A 'HATE CRIME'?
In other words, what we have here is an Anglophobic
hate crime that must be punished forthwith. Tony Blair called
the President of Macedonia to demand that the perpetrators
thought to be a group of kids aged 15 to 17 "be brought
to justice." No word yet on whether the Brits plan on reviving
capital punishment. For Huggler, however, the real culprits
are not the teenage "mob" but the politicians and the Macedonian
media who supposedly "incited" them:
"Leading Macedonian newspapers close to the government
have published reports that NATO armed the Albanian rebels
of the National Liberation Army (NLA), and even that NATO
helicopters landed behind rebel lines during government offensives
to replenish the rebels' ammunition. The media consistently
claims that Macedonian forces could have defeated the rebels
on the battlefield if NATO had not forced restraint on them.
In fact, Western military analysts say the rebels were winning
on the battlefield."
HOOLIGANS OR
IDEOLOGUES?
The terrorists
were winning because the West had put pressure on Russia and
the Ukrainians to cut off their supply of weapons and
the NLA had no shortage of weapons and money to buy them.

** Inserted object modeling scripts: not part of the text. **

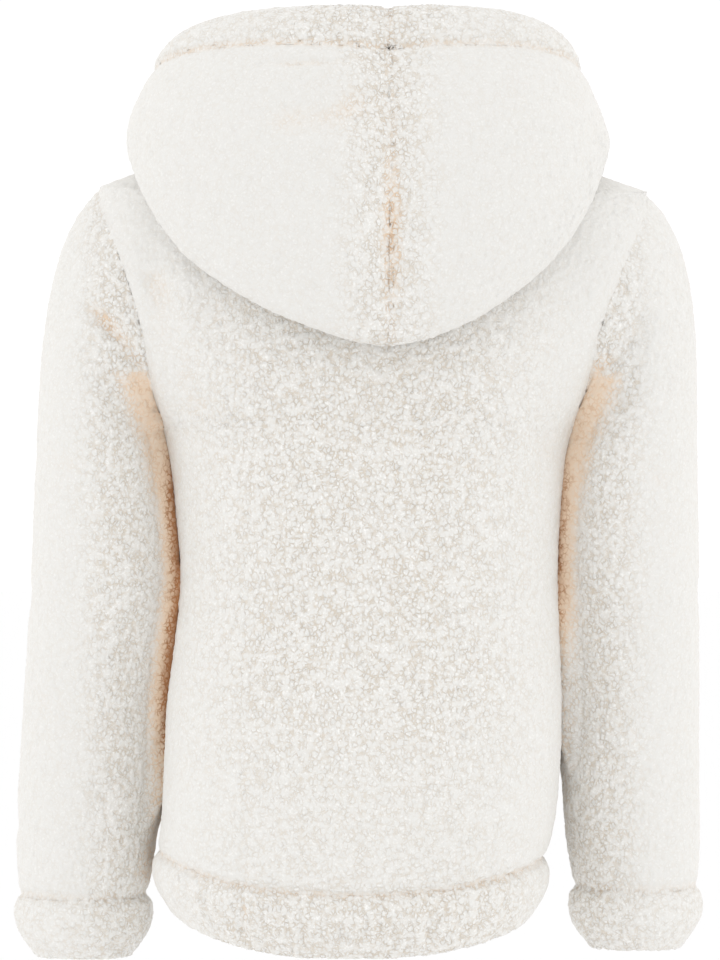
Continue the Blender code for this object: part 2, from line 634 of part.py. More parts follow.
def hood_profile(neck, share, side):
    """Control points of the hood's cloth from the neck seam to the face edge."""
    row = hood_line(share)
    sway = HOOD_CENTRE_X + HOOD_SEAM_SWAY * math.cos(math.pi / 2 * min(share / 0.5, 1)) ** 2
    fold = Vector((side * row.fold_x + sway, row.fold_y, row.fold_z))
    rim = Vector((side * row.rim_x + sway, row.rim_y, row.rim_z))
    away = Vector((fold.x - HOOD_CENTRE_X * (1 - share), fold.y, 0)).normalized()
    size = 1 - 0.45 * smooth((share - 0.6) / 0.4)
    half_fold = HOOD_FOLD_HALF * (1 - 0.2 * smooth((share - 0.75) / 0.25))
    stand = neck + UP * HOOD_STAND * size + away * 0.001
    turn_over = neck + UP * HOOD_STAND * 1.25 * size + away * HOOD_TURN_OUT * size
    fold_in = fold - away * half_fold + UP * HOOD_FOLD_RISE * size
    fold_out = fold + away * half_fold + UP * HOOD_FOLD_RISE * size
    under = turn_over.lerp(fold_in, 0.5)
    full = row.fullness * (1 if side > 0 else HOOD_RIGHT_FULLNESS)
    bulge = fold_out.lerp(rim, 0.45) + away * full
    crown = fold_out.lerp(rim, 0.80) + away * full * 0.70
    return [neck, stand, turn_over, under, fold_in, fold, fold_out, bulge, crown, rim]


def profile_point(controls, v):
    """The cloth at v along a profile, on a smooth curve through its control points."""
    i = max(k for k, knot in enumerate(HOOD_KNOTS[:-1]) if knot <= v)
    t = (v - HOOD_KNOTS[i]) / (HOOD_KNOTS[i + 1] - HOOD_KNOTS[i])
    a, b = controls[max(i - 1, 0)], controls[i]
    c, d = controls[i + 1], controls[min(i + 2, len(controls) - 1)]
    return cubic(a, b, c, d, t)


def hood(neck_outer, neck_seams, obstacles, finish):
    """Left and right hood panels and their turned face hems. neck_outer runs from the left
    front edge round the back to the right front edge, on the torso's outer surface."""
    middle = len(neck_outer) // 2
    surface = []
    for v in HOOD_ROWS[:-1] + HOOD_HEM_ROWS:
        row = []
        for j, neck in enumerate(neck_outer):
            side = 1 if j < middle else -1
            share = abs(j - middle) / middle
            point = profile_point(hood_profile(neck, share, side), v)
            row.append(kept_clear(point, obstacles, HOOD_CLEARANCE) if v > 0.05 else point)
        surface.append(row)
    rows, columns = len(surface), len(neck_outer)
    folded = []
    for i, row in enumerate(surface):
        v = (HOOD_ROWS[:-1] + HOOD_HEM_ROWS)[i]
        outside = smooth((v - 0.46) / 0.08)
        folded.append([])
        for j, point in enumerate(row):
            n = grid_normal(surface, i, j, False)
            valley = HOOD_SEAM_VALLEY * math.exp(-(((j - middle) / 0.9) ** 2))
            valley *= 1 - 0.5 * smooth((v - 0.8) / 0.2)
            folded[i].append(point + n * outside * (fold_offset(point, HOOD_FOLDS) - valley))
    normals = [[grid_normal(folded, i, j, False) for j in range(columns)] for i in range(rows)]
    normals[0] = [neck_mitre for neck_mitre, _ in neck_seams]
    hem_start = len(HOOD_ROWS) - 1
    for name, first, last in (("left", 0, middle), ("right", middle, columns - 1)):
        span = range(first, last + 1)
        outer = [[folded[i][j] for j in span] for i in range(hem_start + 1)]
        inner = [
            [folded[i][j] - normals[i][j] * CLOTH for j in span] for i in range(hem_start + 1)
        ]
        for i in (0, hem_start):
            outer[i] = [p - normals[i][j] * SEAM_DIP for p, j in zip(outer[i], span)]
        sewn = [part_at_seams(grid, False, SEAM_GAP) for grid in (outer, inner)]
        for made in sewn:
            for k, j in enumerate(span):
                made[0][k] += neck_seams[j][1] * SEAM_GAP / 2
        wall("hood_" + name, *sewn, False, finish)
        outer, inner = [], []
        for i in range(hem_start, rows):
            share = (HOOD_HEM_ROWS[i - hem_start] - HOOD_HEM_SHARE) / (1 - HOOD_HEM_SHARE)
            out_by, in_by = band_section(share, CLOTH, HOOD_HEM_PUFF)
            outer.append([folded[i][j] + normals[i][j] * out_by for j in span])
            inner.append([folded[i][j] + normals[i][j] * in_by for j in span])
        sewn = [part_at_seams(grid, False, SEAM_GAP) for grid in (outer, inner)]
        wall("hood_hem_" + name, *sewn, False, finish)


# ---------------------------------------------------------------- zip


def tape_seat(level, turn):
    """A point on the front face of a tape, and the cloth's outward normal there. Levels
    below 0 count the share of the hem band passed, from its seam at 0 to its edge at -1."""
    n = torso_normal(max(level, 0), turn)
    point = torso_point(max(level, 0), turn)
    if level >= 0:
        return point - n * (CLOTH + TAPE_GAP), n
    in_by = band_section(-level, CLOTH, BAND_PUFF)[1] + hem_tuck(-level)
    return point + UP * BAND_HEIGHT * level + level_way(n) * (in_by - TAPE_EASE), n


def zip_frame(level):
    """Where the tapes meet: a point on their front, the way out of the cloth and the way down."""
    step = 0.2
    point, n = tape_seat(level, 270)
    down = tape_seat(level - step, 270)[0] - tape_seat(level + step, 270)[0]
    down = Vector((0, down.y, down.z)).normalized()
    out = Vector((1, 0, 0)).cross(down)
    return point, out if out.y < 0 else -out, down


def zip_tape(name, side, finish):
    """A woven tape behind one front edge, from the foot of the hem band to the neck."""
    outer, inner = [], []
    for level in [-0.86, -0.6, -0.3, *(level for level in LEVELS if level <= ZIP_TOP_LEVEL)]:
        outer.append([])
        inner.append([])
        for x in (TAPE_INNER, OPENING_HALF, TAPE_OUTER)[::side]:
            turn = front_turn(max(level, 0), x)
            seat, n = tape_seat(level, turn if side > 0 else 540 - turn)
            outer[-1].append(seat)
            inner[-1].append(seat - n * TAPE_THICK)
    wall(name, outer, inner, False, finish)


def box(name, size, place):
    bpy.ops.mesh.primitive_cube_add(size=1, location=place)
    obj = bpy.context.object
    obj.name = name
    obj.scale = size
    bpy.ops.object.transform_apply(location=True, rotation=False, scale=True)
    return obj


def joined(first, others):
    """Boolean union of primitives into one body."""
    for other in others:
        union = first.modifiers.new("join", "BOOLEAN")
        union.operation = "UNION"
        union.object = other
        bpy.context.view_layer.objects.active = first
        bpy.ops.object.modifier_apply(modifier=union.name)
        bpy.data.objects.remove(other)
    return first


# Slider, in its own frame: X across the zip, Y up along it, Z out of the cloth, 0 at the tape.
PLATE_WIDTH, PLATE_LENGTH, PLATE_THICK = 0.0092, 0.0135, 0.0012
PLATE_LIFT = 0.0018  # clear height between the tape and a plate, for the teeth
POST_WIDTH = 0.0009
CROWN_WIDTH, CROWN_HALF, CROWN_LEG, CROWN_ROOF = 0.0024, 0.0042, 0.0016, 0.0012
PULL_THICK = 0.0016
PIVOT_LIFT = PLATE_LIFT + PLATE_THICK + 0.0006 + PULL_THICK / 2
CROWN_INSIDE = PIVOT_LIFT + 0.0017
PULL_WIDTH, PULL_LENGTH, EYE_WIDTH, EYE_LENGTH = 0.0072, 0.034, 0.0042, 0.0052
BOX_SIZE = (0.0098, 0.0085, 0.0030)


def to_zip(obj, frame):
    """Carries an object built in the slider's frame to its place on the centre front."""
    point, out, down = frame
    x_way = (-down).cross(out)
    turn = Matrix((x_way, -down, out)).transposed().to_4x4()
    obj.matrix_world = Matrix.Translation(point) @ turn @ obj.matrix_world
    return obj


def adopt(obj, name, finish):
    """Puts a finished primitive among the jacket's pieces under its own name."""
    for collection in list(obj.users_collection):
        collection.objects.unlink(obj)
    jacket.objects.link(obj)
    obj.name = obj.data.name = name
    obj.data.materials.clear()
    obj.data.materials.append(finish)


def zip_slider(frame, finish):
    tape_back = -TAPE_THICK
    top = PLATE_LIFT + PLATE_THICK / 2
    bottom = tape_back - PLATE_LIFT - PLATE_THICK / 2
    lap = 0.0002
    body = box("zip_slider", (PLATE_WIDTH, PLATE_LENGTH, PLATE_THICK), (0, 0, top))
    under = box("under", (PLATE_WIDTH, PLATE_LENGTH, PLATE_THICK), (0, 0, bottom))
    post_size = (POST_WIDTH, PLATE_LENGTH * 0.4, top - bottom)
    post = box("post", post_size, (0, PLATE_LENGTH * 0.28, (top + bottom) / 2))
    leg_height = CROWN_INSIDE + CROWN_ROOF / 2 - top
    legs = [
        box("leg", (CROWN_WIDTH, CROWN_LEG, leg_height),
            (0, way * (CROWN_HALF - CROWN_LEG / 2), top + leg_height / 2))
        for way in (1, -1)
    ]
    roof_size = (CROWN_WIDTH + lap, CROWN_HALF * 2 + lap, CROWN_ROOF)
    roof = box("roof", roof_size, (0, 0, CROWN_INSIDE + CROWN_ROOF / 2))
    adopt(to_zip(joined(body, [under, post, *legs, roof]), frame), "zip_slider", finish)


def zip_pull(frame, finish):
    """The tab: a flat plate whose eye goes through the slider's crown. Its origin is the pivot."""
    bar = PULL_THICK / 2
    plate_top = -(bar + EYE_LENGTH)
    tab = box("zip_pull", (PULL_WIDTH, PULL_LENGTH, PULL_THICK), (0, bar - PULL_LENGTH / 2, 0))
    eye = box("eye", (EYE_WIDTH, EYE_LENGTH, PULL_THICK * 3), (0, -bar - EYE_LENGTH / 2, 0))
    grip_size = (PULL_WIDTH * 0.45, PULL_LENGTH * 0.38, PULL_THICK * 3)
    grip = box("grip", grip_size, (0, plate_top - PULL_LENGTH * 0.42, 0))
    bpy.context.view_layer.objects.active = tab
    for cutter in (eye, grip):
        cut = tab.modifiers.new("cut", "BOOLEAN")
        cut.operation = "DIFFERENCE"
        cut.object = cutter
        bpy.ops.object.modifier_apply(modifier=cut.name)
        bpy.data.objects.remove(cutter)
    tab.location = (0, 0, PIVOT_LIFT)
    bpy.context.view_layer.update()
    adopt(to_zip(tab, frame), "zip_pull", finish)
    print("zip pull pivot", tuple(round(v, 5) for v in tab.matrix_world.translation))


def zip_box(frame, finish):
    """The retainer at the foot of the zip, in front of the two tapes."""
    width, length, thick = BOX_SIZE
    body = box("zip_box", BOX_SIZE, (0, 0, SEAM_GAP * 2 + thick / 2))
    adopt(to_zip(body, frame), "zip_box", finish)


# ---------------------------------------------------------------- the jacket


def outer_obstacles(grids):
    """The outer surfaces that the hood rests on, for keeping it clear of them."""
    points, faces = [], []
    for grid, closed in grids:
        base, columns = len(points), len(grid[0])
        points += [p for row in grid for p in row]
        for i in range(len(grid) - 1):
            for j in range(columns if closed else columns - 1):
                k = (j + 1) % columns
                a, b = base + i * columns, base + (i + 1) * columns
                faces.append((a + j, a + k, b + k, b + j))
    return BVHTree.FromPolygons(points, faces)


def main():
    sherpa = material("sherpa", CREAM, 0.95)
    tape = material("zip_tape", WHITE_TAPE, 0.8)
    metal = material("zip_metal", NICKEL, 0.3, 1.0)
    every_turn = spread(0, 355, 71)
    hull = [[torso_point(level, turn) for turn in every_turn] for level in LEVELS[: ARMPIT_ROW + 1]]
    hull.insert(0, [p - UP * BAND_HEIGHT for p in hull[0]])
    body = outer_obstacles([(hull, True)])
    left = sleeve_grid(1, SLEEVE_LEFT, SLEEVE_LEFT_FOLDS, body)
    right = sleeve_grid(-1, SLEEVE_RIGHT, SLEEVE_RIGHT_FOLDS, body)
    sleeve("left", *left, sherpa)
    sleeve("right", *right, sherpa)
    names = ("front_left", "back", "front_right")
    panels = [torso_panel(name, left[2] | right[2], sherpa) for name in names]
    hem_band(sherpa)
    neck = []
    for name in names:
        neck += panel_turns(NECK_LEVEL, name)[0 if name == "front_left" else 1 :]
    neck_outer = [torso_point(NECK_LEVEL, turn) for turn in neck]
    neck_seams = [neck_seam(turn) for turn in neck]
    shoulders = [(grid, False) for grid in panels] + [(left[0], True), (right[0], True)]
    hood(neck_outer, neck_seams, outer_obstacles(shoulders), sherpa)
    zip_tape("zip_tape_left", 1, tape)
    zip_tape("zip_tape_right", -1, tape)
    slider_frame = zip_frame(SLIDER_LEVEL)
    zip_slider(slider_frame, metal)
    zip_pull(slider_frame, metal)
    zip_box(zip_frame(ZIP_BOX_LEVEL), metal)


for leftover in list(bpy.data.objects):
    bpy.data.objects.remove(leftover)
jacket = bpy.data.collections.new("sherpa_jacket")
bpy.context.scene.collection.children.link(jacket)
main()
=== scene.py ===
import math

import bpy
import numpy as np
from mathutils import Matrix, Vector
from mathutils.bvhtree import BVHTree


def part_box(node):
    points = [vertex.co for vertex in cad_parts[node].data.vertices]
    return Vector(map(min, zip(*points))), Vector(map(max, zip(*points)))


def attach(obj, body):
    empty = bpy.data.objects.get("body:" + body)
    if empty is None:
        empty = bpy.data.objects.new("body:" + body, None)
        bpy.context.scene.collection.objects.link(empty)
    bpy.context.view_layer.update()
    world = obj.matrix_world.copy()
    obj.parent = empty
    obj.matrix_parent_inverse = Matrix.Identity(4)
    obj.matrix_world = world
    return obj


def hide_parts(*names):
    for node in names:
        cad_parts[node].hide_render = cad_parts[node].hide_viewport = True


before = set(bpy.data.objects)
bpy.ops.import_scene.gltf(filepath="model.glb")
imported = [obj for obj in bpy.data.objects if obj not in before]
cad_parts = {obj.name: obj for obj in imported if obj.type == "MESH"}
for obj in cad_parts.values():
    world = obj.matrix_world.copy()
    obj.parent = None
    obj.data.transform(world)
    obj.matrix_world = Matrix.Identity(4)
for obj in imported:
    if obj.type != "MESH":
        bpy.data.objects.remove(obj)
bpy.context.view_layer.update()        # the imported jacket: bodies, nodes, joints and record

# Every length is in metres. The wearer faces -Y, and the wearer's left is +X.


def deselectAll():
    for thing in bpy.context.selected_objects:
        thing.select_set(False)


def takeUp(piece):
    deselectAll()
    piece.select_set(True)
    bpy.context.view_layer.objects.active = piece


def smooth(t):
    t = np.clip(t, 0, 1)
    return t * t * (3 - 2 * t)


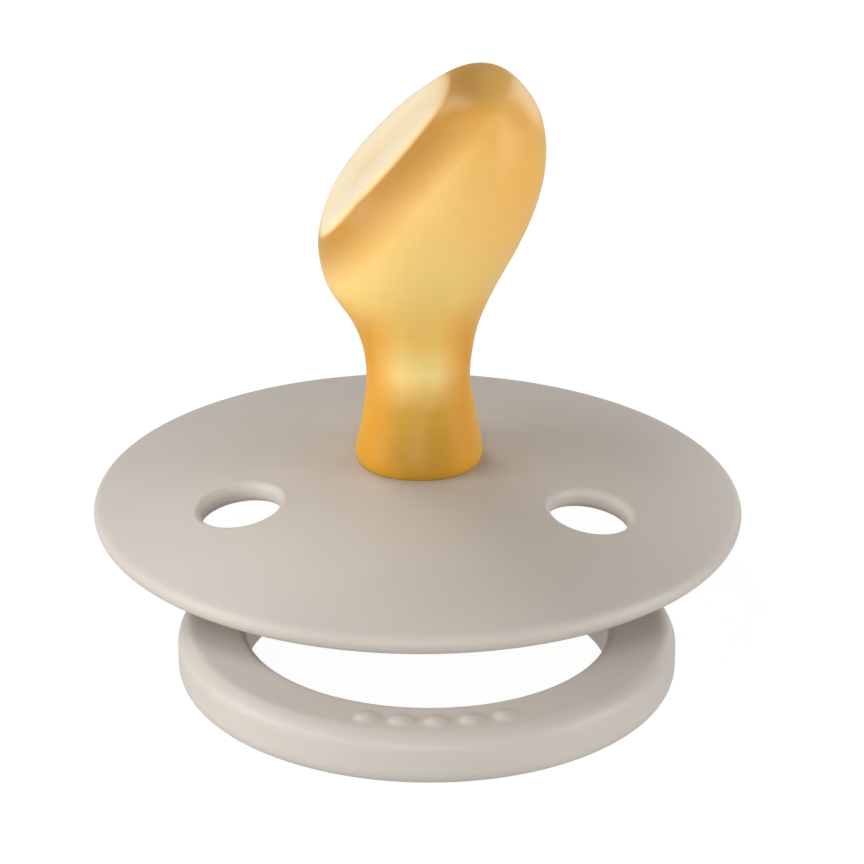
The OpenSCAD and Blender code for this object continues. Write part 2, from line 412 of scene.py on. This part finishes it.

There is, strangely enough, almost an air of gloating in Huggler's
evaluation of the military balance of power: clearly he seems
not to be rooting for the Macedonians. But does anybody but
Huggler really believe that Macedonian teenagers have abandoned
video games for busily poring over long ideological tracts
in the Macedonian media, and, thus, inspired, going out and
stoning NATO vehicles?
BLACK HELICOPTERS
Huggler
sniffs at the idea that NATO has been supplying the "National
Liberation Army" that has been terrorizing Macedonia for months,
treating it like a black helicopter sighting in Idaho. But
is it really so incredible to assume that NATO's past relationship
with Albanians in the region has continued right up to the
present moment? Everybody knows that NATO armed and trained
the NLA's progenitor, the Kosovo "Liberation" Army, and that
a great many of the NLA's commanders and core fighters are
veterans of the Kosovo war, where they fought side-by-side
with NATO against the Yugoslav Army. Not for nothing did the
NLA's top commander display the NATO flag alongside the Albanian
double-headed eagle at a recent press conference. One rebel
spokesman called on NATO to stay "for 100 years" instead of
withdrawing in a month's time. As for NATO helicopters landing
behind Albanian lines and delivering ammunition, the story we
posted here by Scott Taylor, reporting from Macedonia,
confirms this out of the rebels' own mouth:
"Two
weeks ago, there was a flurry of diplomatic protests filed
by the Macedonian government when two US helicopters were
observed delivering supplies to an Albanian village in the
mountains above Tetovo. Officially, the US claimed their aircraft
were only transporting vital 'humanitarian aid.' However,
the local UCK commander 'Commandant Mouse' contradicted
this statement and confirmed that the Americans had in fact
delivered 'heavy mortars and ammunition' to the UCK. As proof
of 'Mouse's' claim, Thursday, 16 August, the UCK began bombarding
Tetovo with 120mm and 82mm mortars. Judging from the duration
and intensity of the bombardment, which I witnessed, ammunition
supply is not a problem for the UCK fighters."
To Justin
Huggler, we say: take it up with "Commandant Mouse."
A FATHER'S
EULOGY
Kevin Collins, father of the deceased British
soldier, described
the death as a "terrible waste." In statements to several
newspapers, Mr. Collins said: "I don't think our soldiers
should be there. This is a civil conflict with two factions
fighting amongst themselves." That is exactly it: why,
an increasing number of Brits are asking themselves, are we
intervening on behalf of one faction against another? Some
in the Tory party are raising similar, though far less
pointed questions, but the Americans are backing Blair against
their British cousins, with US State Department spokesmen
doggedly defending the NATO deployment in
daily briefings.
THE AMERICAN
ROLE: LOGISTICS
We are told that Americans are not to be directly
involved in the disarming process, and that their only role
there are already 500-plus GIs stationed in Macedonia
will be "logistical." Any more questions on the nature of
these "logistics" should be directed at "Commandant Mouse"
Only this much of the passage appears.